With a motley crue of other female creatives, the Creative Collective is in a sunny row house along M. St, overlooking the Key Bridge. Here, Singla, along with Biram and company, have joined forces. The operation already has a well-oiled feel to it and I’ve experienced firsthand the powerful networking and referral power of these women.
For Singla in particular, the office offers a perfect location and space for future projects. “It’s nice to be with all of them. I love the networking.”
Singla, a popular host to many DC fashion events, has found she loves to be part of events. Future projects have Singla eyeing partnerships and continued work on brand collaborations, so the Creative Collective move is ideal.
“I’m looking forward to having an office in the city with greater access to everything.”
The rain is picking up again, almost torrential, and the coffee cups are empty.

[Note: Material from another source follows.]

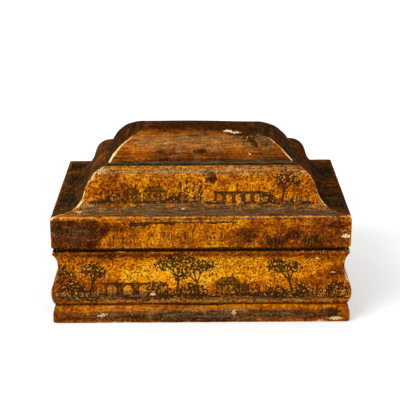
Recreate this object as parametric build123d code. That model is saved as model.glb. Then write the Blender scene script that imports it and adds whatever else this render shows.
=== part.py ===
from build123d import *
import os
from math import cos, radians, sin

# A moulded wooden box with a stepped, hinged lid. Millimetres and degrees.
# +Z is up, the front looks towards -Y, and the origin is under the middle of the base.
# Outlines are drawn as (inset, height): inset is measured inwards from the lid's upright
# face, so what swells out past the lid has an inset below zero, and height from the table.

# Lid seen from above
lid_length = 300.0
lid_depth = 214.0
wall_thickness = 14.0

# Plinth and bottom board
plinth_height = 19.4
plinth_swell = 0.6
plinth_swell_height = 8.5
plinth_foot_round = 2.6
plinth_width = 22.0
board_thickness = 8.0
board_under_wall = 4.0
board_fit = 0.3

# Base walls: crease, torus, cavetto, lip, and the raised step that carries the lid
wall_height = 60.0
crease_inset = 2.3
torus_swell = 1.6
torus_rise = 13.1
torus_radius = 23.0
cavetto_depth = 4.9
cavetto_drop = 13.0
lip_inset = 0.5
lip_height = 3.5
lip_round = 1.8
gap_height = 2.4
gap_depth = 4.0

# Lid rails
rail_height = 30.6
rail_edge_round = 3.0

# Wide mouldings of the lid: fillet, ledge, cove, riser and ovolo
fillet_height = 3.5
arris_round = 2.4
ledge_width = 18.5
ledge_rise = 0.6
cove_radius = 25.0
cove_start_angle = 25.0
riser_angle = 72.0
riser_length = 6.8
ovolo_radius = 25.0
ovolo_end_angle = 15.0
moulding_foot_width = 30.0
tongue_width = 7.0
tongue_thickness = 4.0

# Top panel and crown
panel_thickness = 8.0
panel_fit = 0.2
crown_margin = 3.5
crown_foot = 1.5
crown_rise = 30.4

# Butt hinges, their pins and screws
hinge_length = 38.0
hinge_from_end = 64.0
hinge_axis_inset = 2.4
leaf_width = 9.2
leaf_thickness = 1.4
leaf_fit = 0.2
barrel_radius = 2.1
barrel_room = 0.25
knuckle_count = 3
knuckle_gap = 0.2
pin_radius = 0.9
pin_clearance = 0.05
pin_proud = 0.4
screw_length = 9.0
screw_from_end = 8.0
screw_shank_radius = 1.2
screw_head_radius = 2.1
screw_head_sink = 0.15
screw_clearance = 0.06
screws_per_leaf = 2

# Square cut nails
nail_shank = 2.0
nail_head = 3.6
nail_head_thickness = 0.8
nail_taper = 1.0
board_nail_length = 15.0
board_nail_from_end = 46.0
board_nails_long_side = 4
board_nails_short_side = 3
crown_nail_length = 20.0
crown_nail_from_edge = 22.0
crown_nails_in_row = 3

# Heights and insets that follow from the sizes above
seat = plinth_height + wall_height
lip_top = seat - gap_height
gap_inset = lip_inset + gap_depth
rail_top = seat + rail_height
arris = rail_top + fillet_height
hinge_y = lid_depth / 2 - hinge_axis_inset

inward = {"front": (0, 1), "back": (0, -1), "left": (1, 0), "right": (-1, 0)}


def span(start, end, count):
    """Evenly spaced numbers from start to end."""
    return [start + (end - start) * i / (count - 1) for i in range(count)]


def mitred(outline, side):
    """A strip with this outline on one side of the box, mitred at both corners."""
    into = Vector(*inward[side])
    along = into.cross(Vector(0, 0, 1))
    reach = abs(into.X) * lid_length / 2 + abs(into.Y) * lid_depth / 2
    half_run = abs(along.X) * lid_length / 2 + abs(along.Y) * lid_depth / 2
    face = Plane(origin=into * -reach, x_dir=into, z_dir=along)
    strip = extrude(face * outline, amount=half_run + wall_thickness, both=True)
    for end in (along, along * -1):
        corner = end * half_run - into * reach
        strip = split(strip, Plane(origin=corner, z_dir=(end + into) * -1), keep=Keep.TOP)
    return strip


def plinth_outline():
    swell = (-plinth_swell, plinth_swell_height)
    foot = (-plinth_swell, plinth_foot_round)
    toe = (plinth_foot_round - plinth_swell, 0)
    crease = (crease_inset, plinth_height)
    rebate = wall_thickness - board_under_wall
    ledge = plinth_height - board_thickness
    edge = TangentArc(swell, crease, tangent=(0, 1)) + Line(swell, foot)
    edge += TangentArc(foot, toe, tangent=(0, -1))
    edge += Polyline(
        toe,
        (plinth_width, 0),
        (plinth_width, ledge),
        (rebate, ledge),
        (rebate, plinth_height),
        crease,
    )
    return make_face(edge)


def wall_outline():
    """Torus and cavetto run into each other, and both stand upright at their widest."""
    crease = (crease_inset, plinth_height)
    widest = (-torus_swell, plinth_height + torus_rise)
    deepest = (lip_inset + cavetto_depth, lip_top - lip_height - cavetto_drop)
    run = deepest[0] - widest[0]
    rise = deepest[1] - widest[1]
    both_radii = (run**2 + rise**2) / (2 * run)
    share = torus_radius / both_radii
    turn = (widest[0] + run * share, widest[1] + rise * share)
    lip_foot = (lip_inset, lip_top - lip_height)
    lip_shoulder = (lip_inset, lip_top - lip_round)
    lip_edge = (lip_inset + lip_round, lip_top)
    edge = TangentArc(widest, crease, tangent=(0, -1))
    edge += TangentArc(widest, turn, tangent=(0, 1))
    edge += TangentArc(deepest, turn, tangent=(0, -1))
    edge += TangentArc(deepest, lip_foot, tangent=(0, 1))
    edge += Line(lip_foot, lip_shoulder)
    edge += TangentArc(lip_shoulder, lip_edge, tangent=(0, 1))
    edge += Polyline(
        lip_edge,
        (gap_inset, lip_top),
        (gap_inset, seat),
        (wall_thickness, seat),
        (wall_thickness, plinth_height),
        crease,
    )
    return make_face(edge)


def rail_outline():
    shoulder = (0, seat + rail_edge_round)
    edge_start = (rail_edge_round, seat)
    edge = TangentArc(shoulder, edge_start, tangent=(0, -1))
    edge += Polyline(
        edge_start, (wall_thickness, seat), (wall_thickness, rail_top), (0, rail_top), shoulder
    )
    return make_face(edge)


def arc_step(start, radius, angle_from, angle_to):
    """End of an arc whose slope goes from one angle to another, bending up or down."""
    a = radians(angle_from)
    b = radians(angle_to)
    turn = 1 if angle_to > angle_from else -1
    return (
        start[0] + turn * radius * (sin(b) - sin(a)),
        start[1] + turn * radius * (cos(a) - cos(b)),
    )


def slope(angle):
    return (cos(radians(angle)), sin(radians(angle)))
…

Singla and I are saying our goodbyes and making plans about hopefully meeting again.
I reflect on the conversation as I merge onto Old Georgetown. Having worked in Los Angeles and New York fashion scenes for years, where style is woven into the sunsets, the streets, the smog, and the DNA, the new message of DC– finally coming into an age of style– is interesting.
As a DC native, who knows others District-bred, local talk can be ambivalent. It’s hard to convince this local crowd that standard DC prep chic still seen on every kid in private school along Wisconsin Avenue or urban street style a la Up Against the Wall is going anywhere fast.
While DC works on its gentrification and fashion transformation, it will also always be the city where the Capitol resides and all that entails. Growth is always most meaningful and long-term when it’s organic and intuitive. After listening to Singla, it’s apparent the DC fashion community is lucky to have her philosophy of style that listens before it assumes, takes stock before it pushes.
Singla’s last words to me are, “There’s so much I am hoping to do.” It’s certain there is and it’s good to know Singla’s on our team.